1. use `GET /windows` to focus the correct browser window first
2. prefer keyboard-first navigation:
- `ctrl+l` / `cmd+l` to focus the address bar
- `ctrl+tab` / `ctrl+shift+tab` for tab movement when order is known
- `ctrl+w` only for explicitly requested close actions
3. verify tab or page identity with OCR on the tab strip or page heading
4. if multiple similar tabs are open, zoom into the tab strip and use the `image` tool to distinguish active vs inactive tabs
5. after navigation, wait for visual stability or expected text before taking the next action
6. on shopping/checkouts, tighten crops around the buy box or checkout panel before reading button text; full-page OCR often misses the one thing that matters
Do not assume a page loaded just because the click landed. Verify it.
### Settings / preferences navigation playbook
Use when the task involves toggles, dropdowns, sidebars, or nested settings panels.
1. identify the current settings page with OCR on the heading/sidebar
2. use OCR to find the specific section label before trying to toggle anything
3. if the layout is dense, zoom into the relevant pane and use the `image` tool to distinguish labels from controls
4. prefer small reversible actions: one toggle, one dropdown, one field edit at a time
5. after each change, verify the control state changed visually or via visible text
6. if a save/apply button exists, treat it as a separate confirmation step and verify completion
Settings UIs love hiding side effects. Assume nothing.
### Dense app / control-strip playbook
Use for apps like OBS, IDEs, mixers, dashboards, or anything with tiny bottom-right control clusters.

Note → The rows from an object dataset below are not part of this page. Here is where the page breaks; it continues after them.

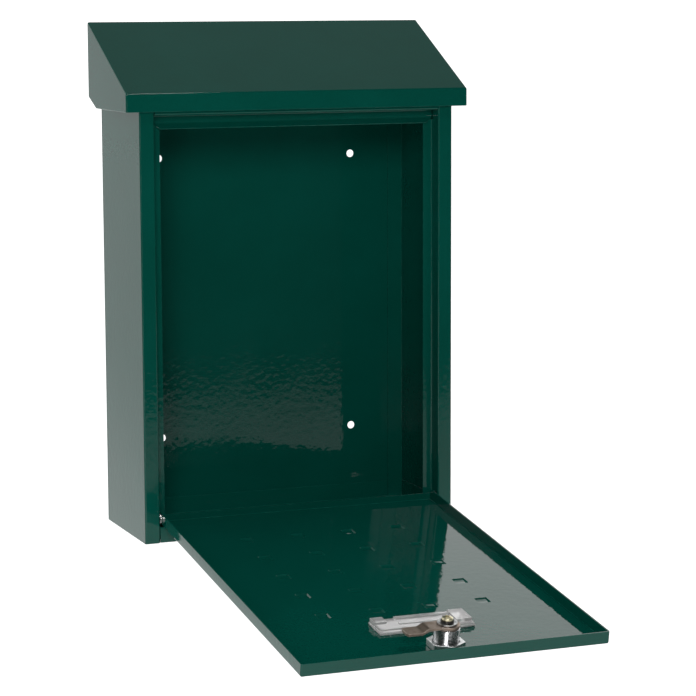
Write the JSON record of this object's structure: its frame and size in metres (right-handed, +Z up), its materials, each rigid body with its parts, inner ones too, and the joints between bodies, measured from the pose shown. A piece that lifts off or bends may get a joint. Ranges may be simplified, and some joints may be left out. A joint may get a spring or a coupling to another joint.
{
  "type": "wall mounted mailbox",
  "caption": "Sheet steel wall mailbox with a sloping lift-up posting lid, a drop-down front door with a cam lock, and a clear name plate holder.",
  "frame": {"origin": "centre of the four wall screw holes, on the rear face of the back panel", "axes": "+Y into the wall, -Y towards the person at the box, +X to that person's right, +Z up"},
  "size_m": [0.272, 0.3942, 0.4165],
  "materials": {
    "green_paint": "gloss powder coat, moss green",
    "zinc_steel": "zinc plated",
    "chrome": "bright chrome plate",
    "bronzed_steel": "bronze tinted plate, satin",
    "brass": "yellow zinc plate, bright",
    "clear_plastic": "clear moulding"
  },
  "bodies": {
    "box": {"back_panel": "green_paint", "side_panel_left": "green_paint", "side_panel_right": "green_paint", "bottom_panel": "green_paint", "top_rail": "green_paint", "hinge_rod": "zinc_steel", "rod_cap_left": "zinc_steel", "rod_cap_right": "zinc_steel", "door_washer_left": "zinc_steel", "door_washer_right": "zinc_steel"},
    "posting_lid": {"lid": "green_paint", "lid_ear_left": "green_paint", "lid_ear_right": "green_paint"},
    "door": {"door_panel": "green_paint", "door_pin_left": "zinc_steel", "door_pin_right": "zinc_steel", "name_plate_holder": "clear_plastic", "lock_body": "chrome", "lock_nut": "chrome"},
    "cam": {"lock_plug": "chrome", "lock_cam": "bronzed_steel", "cam_washer": "zinc_steel", "cam_spring_washer": "zinc_steel", "cam_screw": "brass"}
  },
  "joints": [
    {"name": "lid_hinge", "type": "hinge", "parent": "box", "child": "posting_lid", "pos_m": [0, -0.01133, 0.20692], "axis": [-1, 0, 0], "range_deg": [0, 70]},
    {"name": "door_hinge", "type": "hinge", "parent": "box", "child": "door", "pos_m": [0, -0.0955, -0.1539], "axis": [-1, 0, 0], "range_deg": [0, 98]},
    {"name": "lock_turn", "type": "hinge", "parent": "door", "child": "cam", "pos_m": [0, -0.37179, -0.19626], "axis": [0, -0.1392, 0.9903], "range_deg": [0, 90]}
  ]
}
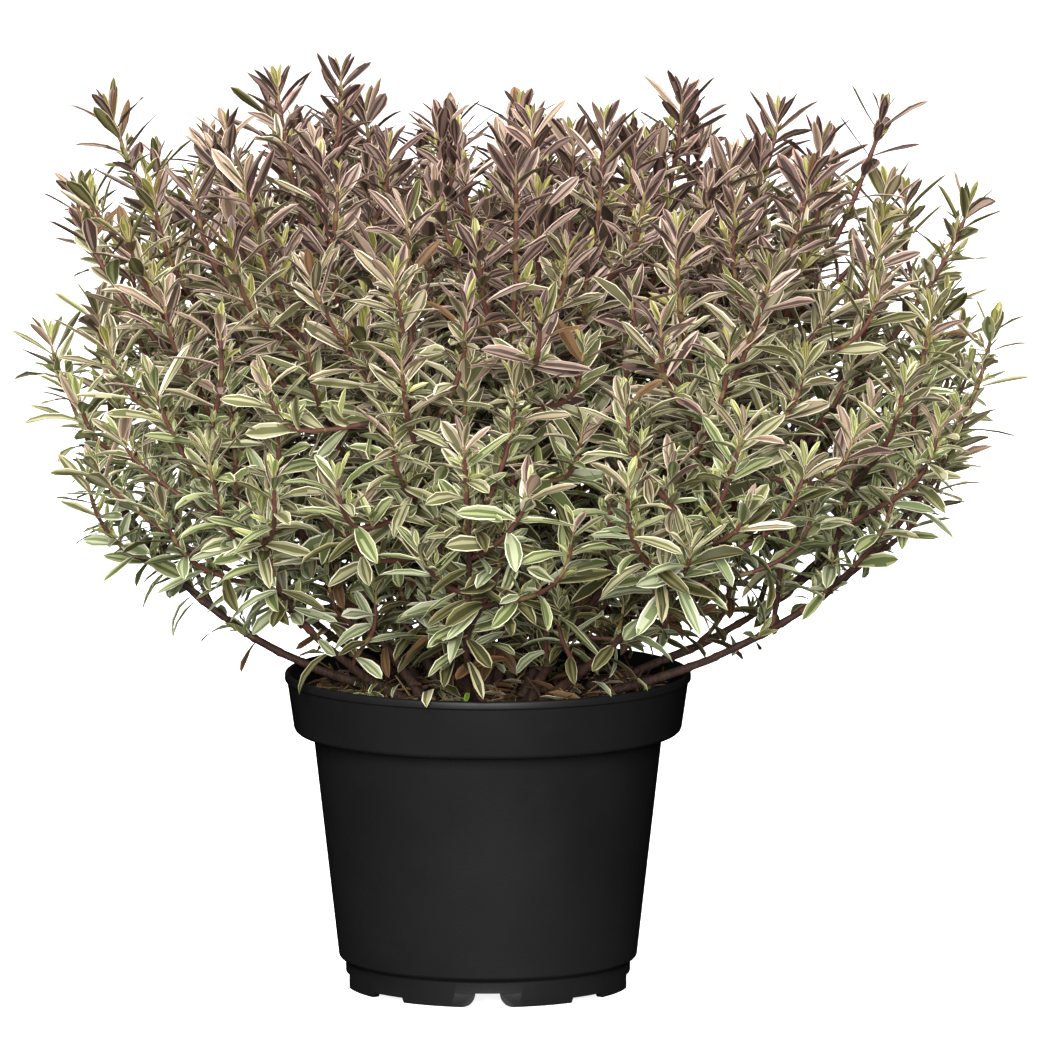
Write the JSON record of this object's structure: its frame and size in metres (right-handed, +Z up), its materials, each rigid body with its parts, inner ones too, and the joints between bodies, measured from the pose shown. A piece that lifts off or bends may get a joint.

1. focus the exact app window with `POST /windows/action`
2. capture the full target display once to confirm the window is actually frontmost
3. crop tightly around the suspected control strip with `POST /zoom`
4. run OCR on the crop, not the full screen
5. if labels are still ambiguous, ask the `image` tool a narrow question about the specific buttons
6. click once and immediately verify the control label changed (`Start Recording` -> `Stop Recording`, etc.)
Do not trust OCR taken from the wrong frontmost window. It will happily waste your time.
### Spotify playbook
- Focus app window before search/navigation.
- Prefer keyboard-first flow for song start:
1) `Ctrl+L` (search)
2) type exact query
3) Enter
4) verify exact song+artist text
5) click/double-click row
6) verify now-playing bar
- If now-playing does not match target track, stop and re-localize; do not keep clicking nearby rows.
- Include `x-clickthrough-token` when token auth is enabled.
- `/exec` additionally requires `x-clickthrough-exec-secret`.
- Validate server first: `GET /health`.